● **Your goal**
Find the word "axes" in the records below. List each line containing it.

● **Data entries**
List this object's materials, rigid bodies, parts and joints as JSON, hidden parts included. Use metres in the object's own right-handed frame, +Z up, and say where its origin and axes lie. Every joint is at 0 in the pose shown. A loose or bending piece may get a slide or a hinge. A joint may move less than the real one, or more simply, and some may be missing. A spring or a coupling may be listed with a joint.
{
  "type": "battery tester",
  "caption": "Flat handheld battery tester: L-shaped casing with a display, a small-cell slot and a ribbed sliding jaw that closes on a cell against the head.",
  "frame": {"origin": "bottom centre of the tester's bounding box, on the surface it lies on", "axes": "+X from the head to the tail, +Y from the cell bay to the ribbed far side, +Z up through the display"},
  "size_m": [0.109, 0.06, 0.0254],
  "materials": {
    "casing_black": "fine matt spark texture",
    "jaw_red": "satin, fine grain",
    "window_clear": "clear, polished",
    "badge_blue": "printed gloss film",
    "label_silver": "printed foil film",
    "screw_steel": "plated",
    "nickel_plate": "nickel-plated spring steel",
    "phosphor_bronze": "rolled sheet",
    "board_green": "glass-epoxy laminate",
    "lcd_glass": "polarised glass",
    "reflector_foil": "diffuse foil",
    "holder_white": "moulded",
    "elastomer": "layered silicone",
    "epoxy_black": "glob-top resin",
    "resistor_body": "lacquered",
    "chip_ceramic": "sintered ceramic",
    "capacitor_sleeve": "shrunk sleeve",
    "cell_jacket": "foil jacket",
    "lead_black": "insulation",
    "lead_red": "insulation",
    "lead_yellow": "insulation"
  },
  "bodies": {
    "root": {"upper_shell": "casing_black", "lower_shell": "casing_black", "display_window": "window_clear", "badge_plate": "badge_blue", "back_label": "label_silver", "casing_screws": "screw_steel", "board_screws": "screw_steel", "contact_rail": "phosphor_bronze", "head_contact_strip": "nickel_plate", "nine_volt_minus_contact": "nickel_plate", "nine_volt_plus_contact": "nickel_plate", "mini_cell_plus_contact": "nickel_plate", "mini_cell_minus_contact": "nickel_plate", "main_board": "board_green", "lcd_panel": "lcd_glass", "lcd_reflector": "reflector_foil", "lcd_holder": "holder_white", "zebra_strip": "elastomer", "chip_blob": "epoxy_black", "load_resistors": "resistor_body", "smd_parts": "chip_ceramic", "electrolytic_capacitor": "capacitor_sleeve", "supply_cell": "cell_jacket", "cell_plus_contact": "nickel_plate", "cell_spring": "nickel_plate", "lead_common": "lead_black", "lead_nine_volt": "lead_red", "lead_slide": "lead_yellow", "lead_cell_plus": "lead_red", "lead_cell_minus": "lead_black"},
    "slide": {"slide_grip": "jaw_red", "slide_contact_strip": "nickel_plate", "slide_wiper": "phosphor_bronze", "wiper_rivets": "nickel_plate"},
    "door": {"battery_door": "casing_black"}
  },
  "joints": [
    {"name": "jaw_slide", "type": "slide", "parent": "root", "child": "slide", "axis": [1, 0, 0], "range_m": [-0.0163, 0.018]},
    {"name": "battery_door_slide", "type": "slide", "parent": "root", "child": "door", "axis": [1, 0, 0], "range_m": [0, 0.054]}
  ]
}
...
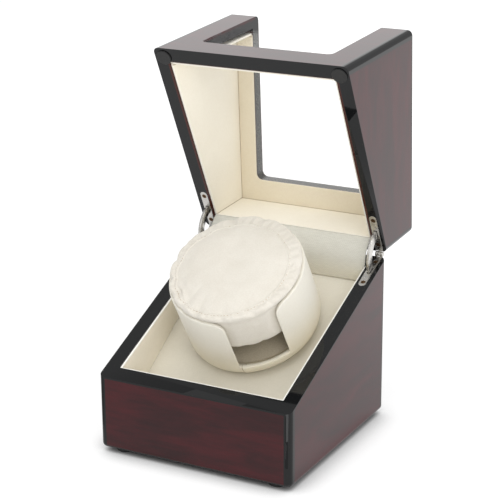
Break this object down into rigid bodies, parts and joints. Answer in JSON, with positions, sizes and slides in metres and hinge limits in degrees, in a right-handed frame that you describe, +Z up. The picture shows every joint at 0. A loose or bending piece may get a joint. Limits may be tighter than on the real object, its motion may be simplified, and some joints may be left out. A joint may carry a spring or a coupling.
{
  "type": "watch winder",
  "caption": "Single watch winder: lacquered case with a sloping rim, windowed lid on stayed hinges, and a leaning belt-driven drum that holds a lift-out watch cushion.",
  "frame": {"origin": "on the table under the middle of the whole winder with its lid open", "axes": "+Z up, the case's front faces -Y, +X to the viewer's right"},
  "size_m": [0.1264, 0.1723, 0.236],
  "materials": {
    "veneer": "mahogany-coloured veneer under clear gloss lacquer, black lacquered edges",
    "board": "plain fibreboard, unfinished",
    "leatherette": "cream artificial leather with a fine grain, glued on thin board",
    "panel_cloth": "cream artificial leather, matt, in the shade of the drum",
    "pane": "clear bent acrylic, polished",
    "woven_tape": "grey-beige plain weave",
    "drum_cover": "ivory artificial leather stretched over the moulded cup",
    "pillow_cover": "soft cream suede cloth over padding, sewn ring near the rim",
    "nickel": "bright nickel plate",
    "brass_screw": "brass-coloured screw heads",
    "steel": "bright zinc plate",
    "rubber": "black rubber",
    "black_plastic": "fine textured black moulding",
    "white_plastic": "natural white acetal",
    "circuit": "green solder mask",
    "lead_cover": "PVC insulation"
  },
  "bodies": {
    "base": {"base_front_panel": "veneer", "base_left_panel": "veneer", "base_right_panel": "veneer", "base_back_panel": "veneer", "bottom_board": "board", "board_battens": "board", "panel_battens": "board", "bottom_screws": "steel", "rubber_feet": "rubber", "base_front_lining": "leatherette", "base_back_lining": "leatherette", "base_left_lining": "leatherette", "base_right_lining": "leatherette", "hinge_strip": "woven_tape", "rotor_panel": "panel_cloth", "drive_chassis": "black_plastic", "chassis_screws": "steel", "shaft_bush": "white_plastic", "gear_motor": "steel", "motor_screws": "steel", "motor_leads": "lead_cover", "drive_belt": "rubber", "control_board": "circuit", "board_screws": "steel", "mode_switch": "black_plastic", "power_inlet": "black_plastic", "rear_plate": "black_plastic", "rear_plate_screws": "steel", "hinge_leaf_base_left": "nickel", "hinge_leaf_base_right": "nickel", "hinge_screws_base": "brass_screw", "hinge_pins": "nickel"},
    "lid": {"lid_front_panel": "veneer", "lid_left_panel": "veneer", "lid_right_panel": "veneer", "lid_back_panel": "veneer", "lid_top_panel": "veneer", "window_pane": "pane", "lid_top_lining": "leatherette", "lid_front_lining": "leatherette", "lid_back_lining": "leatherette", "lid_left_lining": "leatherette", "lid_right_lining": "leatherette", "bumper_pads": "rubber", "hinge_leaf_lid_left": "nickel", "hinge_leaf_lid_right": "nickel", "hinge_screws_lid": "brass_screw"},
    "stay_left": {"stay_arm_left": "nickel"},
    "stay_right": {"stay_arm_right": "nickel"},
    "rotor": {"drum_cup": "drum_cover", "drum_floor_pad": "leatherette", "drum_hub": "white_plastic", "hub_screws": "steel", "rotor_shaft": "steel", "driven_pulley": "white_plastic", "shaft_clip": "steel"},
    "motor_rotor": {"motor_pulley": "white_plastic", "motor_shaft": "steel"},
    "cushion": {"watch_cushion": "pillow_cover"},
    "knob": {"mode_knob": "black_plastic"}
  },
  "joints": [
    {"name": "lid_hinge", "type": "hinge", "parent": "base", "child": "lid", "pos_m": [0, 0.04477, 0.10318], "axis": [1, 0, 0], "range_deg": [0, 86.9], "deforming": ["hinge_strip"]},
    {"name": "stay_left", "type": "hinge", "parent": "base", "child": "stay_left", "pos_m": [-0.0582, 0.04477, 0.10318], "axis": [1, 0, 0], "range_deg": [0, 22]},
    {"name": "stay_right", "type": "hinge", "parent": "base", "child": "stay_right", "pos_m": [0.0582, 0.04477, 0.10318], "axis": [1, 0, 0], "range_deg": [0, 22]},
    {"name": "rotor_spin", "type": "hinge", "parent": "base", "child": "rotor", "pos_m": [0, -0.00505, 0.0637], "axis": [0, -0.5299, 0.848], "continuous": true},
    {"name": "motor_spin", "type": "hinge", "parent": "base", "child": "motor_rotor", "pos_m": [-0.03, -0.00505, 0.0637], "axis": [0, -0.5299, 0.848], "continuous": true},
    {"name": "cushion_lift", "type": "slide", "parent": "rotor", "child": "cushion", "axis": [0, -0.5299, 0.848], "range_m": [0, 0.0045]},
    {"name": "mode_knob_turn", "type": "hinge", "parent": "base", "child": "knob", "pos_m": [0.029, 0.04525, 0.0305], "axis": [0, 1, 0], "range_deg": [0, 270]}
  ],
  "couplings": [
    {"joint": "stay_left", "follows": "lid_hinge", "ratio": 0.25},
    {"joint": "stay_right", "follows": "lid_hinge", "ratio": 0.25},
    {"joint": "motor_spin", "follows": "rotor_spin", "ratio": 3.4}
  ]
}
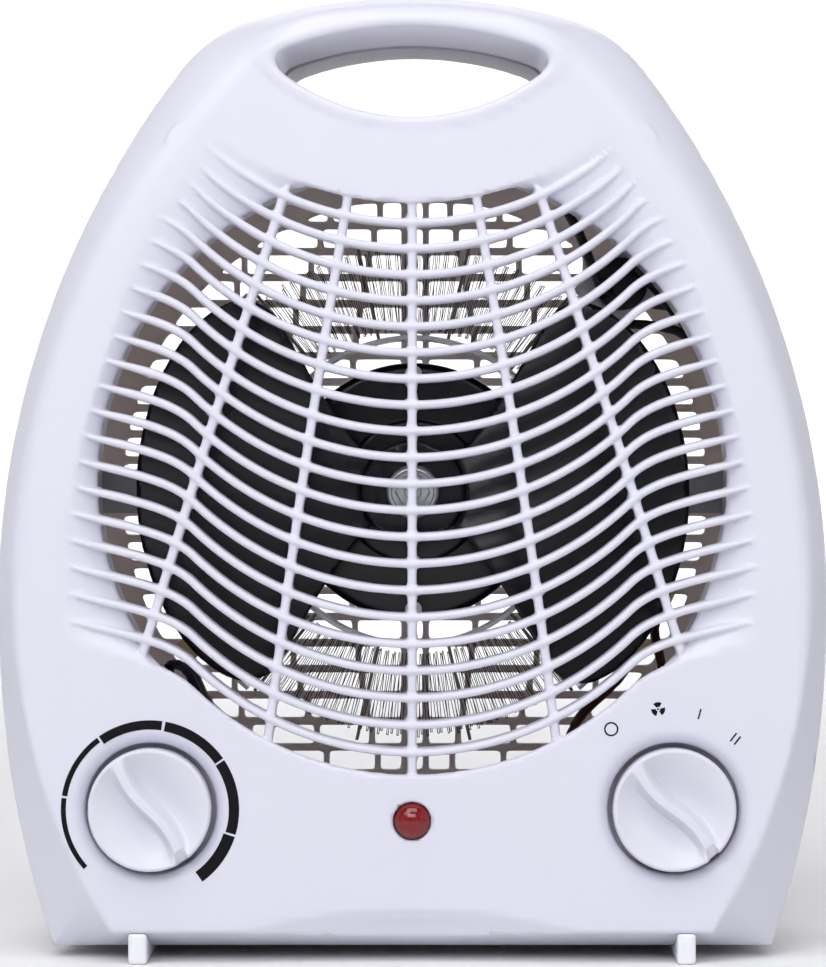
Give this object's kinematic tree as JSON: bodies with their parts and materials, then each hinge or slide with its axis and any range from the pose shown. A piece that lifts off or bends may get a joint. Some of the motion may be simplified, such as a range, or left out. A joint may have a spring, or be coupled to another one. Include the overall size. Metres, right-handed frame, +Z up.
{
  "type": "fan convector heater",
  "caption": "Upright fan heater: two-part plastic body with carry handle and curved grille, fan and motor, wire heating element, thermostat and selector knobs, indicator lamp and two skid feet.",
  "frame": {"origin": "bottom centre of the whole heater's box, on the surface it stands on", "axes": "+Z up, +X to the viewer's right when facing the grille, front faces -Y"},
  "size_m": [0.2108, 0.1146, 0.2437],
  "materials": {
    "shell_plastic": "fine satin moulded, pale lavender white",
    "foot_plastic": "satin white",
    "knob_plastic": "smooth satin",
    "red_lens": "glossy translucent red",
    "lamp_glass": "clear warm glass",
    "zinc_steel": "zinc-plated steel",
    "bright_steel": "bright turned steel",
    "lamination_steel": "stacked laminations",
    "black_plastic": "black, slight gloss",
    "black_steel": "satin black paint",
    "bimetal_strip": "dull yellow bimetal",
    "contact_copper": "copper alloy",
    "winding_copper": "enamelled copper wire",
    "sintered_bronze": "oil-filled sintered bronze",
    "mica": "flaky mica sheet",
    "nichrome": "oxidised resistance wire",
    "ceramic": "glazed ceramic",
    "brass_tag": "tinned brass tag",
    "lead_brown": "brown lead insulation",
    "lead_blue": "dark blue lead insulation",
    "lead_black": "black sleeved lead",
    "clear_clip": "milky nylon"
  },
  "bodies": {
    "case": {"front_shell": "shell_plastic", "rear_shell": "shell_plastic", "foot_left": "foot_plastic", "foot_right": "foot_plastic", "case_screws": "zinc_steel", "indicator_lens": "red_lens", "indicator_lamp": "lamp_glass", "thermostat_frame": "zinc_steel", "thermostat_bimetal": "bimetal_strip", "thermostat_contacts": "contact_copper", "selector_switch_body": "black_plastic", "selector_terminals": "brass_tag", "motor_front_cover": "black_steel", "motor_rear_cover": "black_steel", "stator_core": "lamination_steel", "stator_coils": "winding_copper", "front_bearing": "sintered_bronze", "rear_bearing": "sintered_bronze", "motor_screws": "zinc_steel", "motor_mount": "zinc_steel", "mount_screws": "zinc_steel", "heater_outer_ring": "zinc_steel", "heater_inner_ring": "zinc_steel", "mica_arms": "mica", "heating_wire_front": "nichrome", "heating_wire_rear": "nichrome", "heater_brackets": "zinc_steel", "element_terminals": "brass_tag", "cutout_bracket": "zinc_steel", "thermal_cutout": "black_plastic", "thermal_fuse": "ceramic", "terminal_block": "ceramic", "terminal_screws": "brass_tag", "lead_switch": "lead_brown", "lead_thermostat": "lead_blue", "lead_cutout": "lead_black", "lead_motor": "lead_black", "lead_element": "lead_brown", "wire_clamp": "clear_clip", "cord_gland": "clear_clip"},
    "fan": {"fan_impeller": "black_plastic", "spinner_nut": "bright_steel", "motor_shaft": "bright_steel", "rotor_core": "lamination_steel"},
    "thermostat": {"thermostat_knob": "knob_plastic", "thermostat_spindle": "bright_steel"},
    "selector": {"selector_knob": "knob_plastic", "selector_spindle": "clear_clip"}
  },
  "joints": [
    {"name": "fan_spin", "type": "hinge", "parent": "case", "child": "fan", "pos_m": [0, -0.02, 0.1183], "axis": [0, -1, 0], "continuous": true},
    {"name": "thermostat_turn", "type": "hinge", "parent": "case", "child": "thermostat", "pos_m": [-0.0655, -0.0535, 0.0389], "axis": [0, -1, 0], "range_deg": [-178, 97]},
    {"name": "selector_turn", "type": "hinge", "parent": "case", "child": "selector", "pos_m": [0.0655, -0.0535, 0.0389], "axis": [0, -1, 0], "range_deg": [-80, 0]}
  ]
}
---
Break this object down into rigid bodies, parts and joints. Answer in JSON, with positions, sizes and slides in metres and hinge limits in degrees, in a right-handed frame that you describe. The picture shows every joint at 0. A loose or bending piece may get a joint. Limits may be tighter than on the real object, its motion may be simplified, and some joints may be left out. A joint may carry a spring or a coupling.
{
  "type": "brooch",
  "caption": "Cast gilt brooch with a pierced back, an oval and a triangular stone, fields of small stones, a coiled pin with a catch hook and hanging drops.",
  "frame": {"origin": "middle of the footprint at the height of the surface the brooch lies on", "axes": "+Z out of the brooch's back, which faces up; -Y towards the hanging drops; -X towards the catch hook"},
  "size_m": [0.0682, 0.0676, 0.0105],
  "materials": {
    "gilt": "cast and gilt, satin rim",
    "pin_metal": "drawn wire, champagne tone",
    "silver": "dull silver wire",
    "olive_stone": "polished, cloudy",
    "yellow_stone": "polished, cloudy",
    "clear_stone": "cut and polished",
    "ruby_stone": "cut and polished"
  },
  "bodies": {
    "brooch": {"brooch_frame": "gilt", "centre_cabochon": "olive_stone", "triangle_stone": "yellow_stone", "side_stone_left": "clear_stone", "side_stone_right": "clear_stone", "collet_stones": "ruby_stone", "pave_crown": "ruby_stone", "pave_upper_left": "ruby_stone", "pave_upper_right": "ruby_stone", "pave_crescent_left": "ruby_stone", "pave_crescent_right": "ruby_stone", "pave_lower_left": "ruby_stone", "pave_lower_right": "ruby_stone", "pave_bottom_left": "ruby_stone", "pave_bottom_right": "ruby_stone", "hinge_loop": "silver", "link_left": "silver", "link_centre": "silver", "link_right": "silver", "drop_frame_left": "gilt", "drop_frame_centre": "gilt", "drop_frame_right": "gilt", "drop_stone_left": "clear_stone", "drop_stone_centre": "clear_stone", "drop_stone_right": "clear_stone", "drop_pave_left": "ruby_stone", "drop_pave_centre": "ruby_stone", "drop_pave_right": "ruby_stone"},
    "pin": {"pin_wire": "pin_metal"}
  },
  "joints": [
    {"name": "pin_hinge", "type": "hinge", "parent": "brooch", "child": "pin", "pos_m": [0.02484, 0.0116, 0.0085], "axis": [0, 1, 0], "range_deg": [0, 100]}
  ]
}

● **Response**
List this object's materials, rigid bodies, parts and joints as JSON, hidden parts included. Use metres in the object's own right-handed frame, +Z up, and say where its origin and axes lie. Every joint is at 0 in the pose shown. A loose or bending piece may get a slide or a hinge. A joint may move less than the real one, or more simply, and some may be missing. A spring or a coupling may be listed with a joint.
  "frame": {"origin": "bottom centre of the tester's bounding box, on the surface it lies on", "axes": "+X from the head to the tail, +Y from the cell bay to the ribbed far side, +Z up through the display"},
  "frame": {"origin": "on the table under the middle of the whole winder with its lid open", "axes": "+Z up, the case's front faces -Y, +X to the viewer's right"},
  "frame": {"origin": "bottom centre of the whole heater's box, on the surface it stands on", "axes": "+Z up, +X to the viewer's right when facing the grille, front faces -Y"},
  "frame": {"origin": "middle of the footprint at the height of the surface the brooch lies on", "axes": "+Z out of the brooch's back, which faces up; -Y towards the hanging drops; -X towards the catch hook"},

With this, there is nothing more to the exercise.